The publication of Margaret Mitchell’s Gone With the Wind made 1936 a year of sweet revenge. Though less pure than the earlier Southern heroines, Scarlett O’Hara got a lot further in the long run. This fastest-selling hovel in our publishing history sold fifty thousand copies in one day, and over one and one-half million during the first year. After sweeping over the United States it crossed oceans and was translated into nearly thirty languages. To most of the world Twelve Oaks is the American Southland.

Twelve Oaks, you may ask, or Tobacco Road? Has not the moonlight and magnolia South given way, fictionally speaking, to decadence, violence, and ruin? Have not William Faulkner, Erskine Caldwell, Tennessee Williams, and Carson McCullers damned the honeysuckle?

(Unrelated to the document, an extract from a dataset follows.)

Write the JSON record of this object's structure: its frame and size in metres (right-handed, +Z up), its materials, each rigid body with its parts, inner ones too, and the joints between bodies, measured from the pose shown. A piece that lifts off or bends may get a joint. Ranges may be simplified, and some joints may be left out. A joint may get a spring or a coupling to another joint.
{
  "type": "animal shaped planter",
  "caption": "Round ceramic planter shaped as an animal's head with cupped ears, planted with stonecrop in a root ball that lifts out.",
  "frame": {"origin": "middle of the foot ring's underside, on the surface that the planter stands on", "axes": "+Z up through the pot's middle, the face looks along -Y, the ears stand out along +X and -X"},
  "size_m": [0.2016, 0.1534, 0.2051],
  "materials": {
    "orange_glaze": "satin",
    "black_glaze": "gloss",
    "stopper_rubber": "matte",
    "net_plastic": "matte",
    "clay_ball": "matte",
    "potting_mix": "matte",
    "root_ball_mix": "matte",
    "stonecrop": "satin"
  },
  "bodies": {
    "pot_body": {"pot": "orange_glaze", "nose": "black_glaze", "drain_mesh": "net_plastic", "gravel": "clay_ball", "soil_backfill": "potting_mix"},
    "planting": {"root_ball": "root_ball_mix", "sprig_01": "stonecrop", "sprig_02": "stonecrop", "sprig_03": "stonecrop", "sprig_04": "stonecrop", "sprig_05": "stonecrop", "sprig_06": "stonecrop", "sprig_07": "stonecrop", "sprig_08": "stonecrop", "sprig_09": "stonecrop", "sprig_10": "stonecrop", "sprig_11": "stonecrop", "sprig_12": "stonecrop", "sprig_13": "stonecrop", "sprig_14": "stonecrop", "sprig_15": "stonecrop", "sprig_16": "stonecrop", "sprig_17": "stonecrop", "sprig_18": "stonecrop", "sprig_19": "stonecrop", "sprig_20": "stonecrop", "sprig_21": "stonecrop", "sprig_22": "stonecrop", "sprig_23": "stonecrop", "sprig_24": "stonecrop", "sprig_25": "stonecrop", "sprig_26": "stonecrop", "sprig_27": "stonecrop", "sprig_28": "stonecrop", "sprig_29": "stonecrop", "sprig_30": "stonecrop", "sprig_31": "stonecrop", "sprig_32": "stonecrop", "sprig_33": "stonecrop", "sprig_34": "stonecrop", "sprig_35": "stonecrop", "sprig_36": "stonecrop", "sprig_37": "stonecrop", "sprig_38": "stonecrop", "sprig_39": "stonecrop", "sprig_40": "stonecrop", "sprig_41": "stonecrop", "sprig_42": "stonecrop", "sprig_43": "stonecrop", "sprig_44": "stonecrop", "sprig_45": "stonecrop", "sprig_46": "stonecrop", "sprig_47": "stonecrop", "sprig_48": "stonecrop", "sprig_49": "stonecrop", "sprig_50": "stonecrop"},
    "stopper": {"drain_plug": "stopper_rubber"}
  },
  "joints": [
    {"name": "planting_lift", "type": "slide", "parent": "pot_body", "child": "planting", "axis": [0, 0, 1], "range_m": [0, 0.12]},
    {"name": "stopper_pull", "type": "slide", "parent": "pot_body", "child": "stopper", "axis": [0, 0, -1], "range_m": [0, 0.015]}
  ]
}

Not exactly; actually they have transformed the sweet flowers into fleurs du mal. Romantic themes are equally compelling when inverted. We like Baudelaire as well as Wordsworth, Poe as well as Lanier; they are all romantics. For as William Gilbert put it,

There’s a fascination frantic

In a ruin that’s romantic

Do you think you are
sufficiently decayed?

More recent Southern novels are sufficiently decayed. Tom Lehrer, the Harvard pundit, finds the Sordid South no less luring than the Saccharine South:

I wanna go back to Alabammy,

Back to the arms of my dear ol’ Mammy,

Her cookin’s lousy and her hands are clammy

But what the hell, it’s home.

And so the new Southern army not only hangs on, but advances. The rallying cry is “tradition.” Unfortunately, not all who shout it know what it means, or where fact stops and fiction takes over. But they do know where the arrow points: back to the Golden Age. Eden is gone now, never to return. Oh well, one can at least remember.

In Virginia we’re very good at that.